= DATA SHOWN =
** begin **

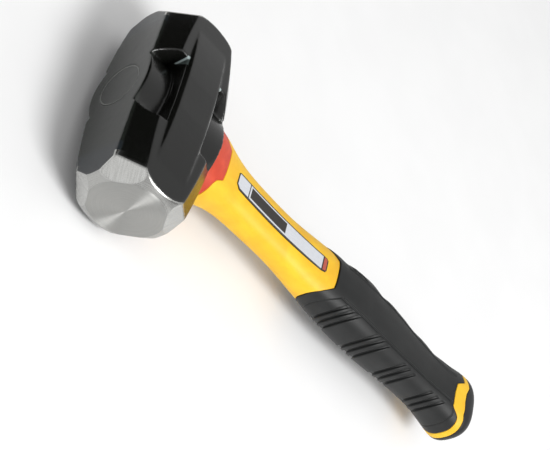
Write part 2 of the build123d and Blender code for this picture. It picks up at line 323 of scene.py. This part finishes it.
def hidden(name, low, high, rough):
    k = Look(name)
    k.set(Base_Color=k.mix(k.span(k.noise(1.0, 4.0, 0.6, k.scaled(4.0, 4.0, 0.2)), 0.3, 0.7), low, high), Roughness=k.span(k.noise(3.0), 0.3, 0.7, rough - 0.05, rough + 0.08))
    return k.m


HEAD = head_look()
YELLOW = yellow_look()
ORANGE = orange_look()
RUBBER = rubber_look("black_rubber", (0.0062, 0.0068, 0.0068), (0.0095, 0.0102, 0.0100))
CAP = rubber_look("butt_rubber", (0.0070, 0.0076, 0.0080), (0.0100, 0.0106, 0.0112))
SILVER = ink("badge_silver", (0.58, 0.60, 0.64), (0.68, 0.70, 0.74), 0.42)
DARK = ink("badge_dark", (0.014, 0.011, 0.009), (0.024, 0.020, 0.016), 0.42)
BLACK = ink("badge_black", (0.006, 0.006, 0.006), (0.012, 0.012, 0.012), 0.35)
RED = ink("badge_red", (0.42, 0.070, 0.040), (0.52, 0.095, 0.055), 0.40)
PLUG = HEAD
CAD_LOOK = {
    "head": HEAD, "eye_plug": HEAD, "eye_resin": hidden("resin", (0.5, 0.38, 0.18), (0.6, 0.48, 0.26), 0.4),
    "handle_core": hidden("fibreglass", (0.62, 0.60, 0.48), (0.78, 0.76, 0.64), 0.5), "handle_jacket": YELLOW,
    "strike_guard": ORANGE, "label_near": SILVER, "label_far": SILVER, "grip_sleeve": RUBBER,
    "grip_end_band": YELLOW, "butt_cap": CAP,
}
for name, obj in nodes.items():
    obj.data.materials.clear()
    obj.data.materials.append(CAD_LOOK[name])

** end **

= WRITTEN INSTRUCTION =
Copy out the whole listing exactly as written.

= CORRECT ANSWER =
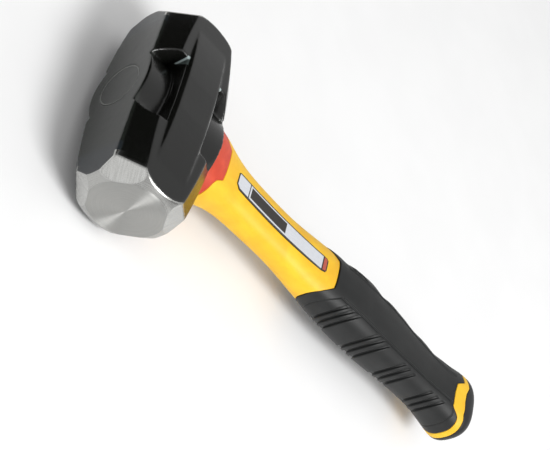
Write part 2 of the build123d and Blender code for this picture. It picks up at line 323 of scene.py. This part finishes it.
def hidden(name, low, high, rough):
    k = Look(name)
    k.set(Base_Color=k.mix(k.span(k.noise(1.0, 4.0, 0.6, k.scaled(4.0, 4.0, 0.2)), 0.3, 0.7), low, high), Roughness=k.span(k.noise(3.0), 0.3, 0.7, rough - 0.05, rough + 0.08))
    return k.m


HEAD = head_look()
YELLOW = yellow_look()
ORANGE = orange_look()
RUBBER = rubber_look("black_rubber", (0.0062, 0.0068, 0.0068), (0.0095, 0.0102, 0.0100))
CAP = rubber_look("butt_rubber", (0.0070, 0.0076, 0.0080), (0.0100, 0.0106, 0.0112))
SILVER = ink("badge_silver", (0.58, 0.60, 0.64), (0.68, 0.70, 0.74), 0.42)
DARK = ink("badge_dark", (0.014, 0.011, 0.009), (0.024, 0.020, 0.016), 0.42)
BLACK = ink("badge_black", (0.006, 0.006, 0.006), (0.012, 0.012, 0.012), 0.35)
RED = ink("badge_red", (0.42, 0.070, 0.040), (0.52, 0.095, 0.055), 0.40)
PLUG = HEAD
CAD_LOOK = {
    "head": HEAD, "eye_plug": HEAD, "eye_resin": hidden("resin", (0.5, 0.38, 0.18), (0.6, 0.48, 0.26), 0.4),
    "handle_core": hidden("fibreglass", (0.62, 0.60, 0.48), (0.78, 0.76, 0.64), 0.5), "handle_jacket": YELLOW,
    "strike_guard": ORANGE, "label_near": SILVER, "label_far": SILVER, "grip_sleeve": RUBBER,
    "grip_end_band": YELLOW, "butt_cap": CAP,
}
for name, obj in nodes.items():
    obj.data.materials.clear()
    obj.data.materials.append(CAD_LOOK[name])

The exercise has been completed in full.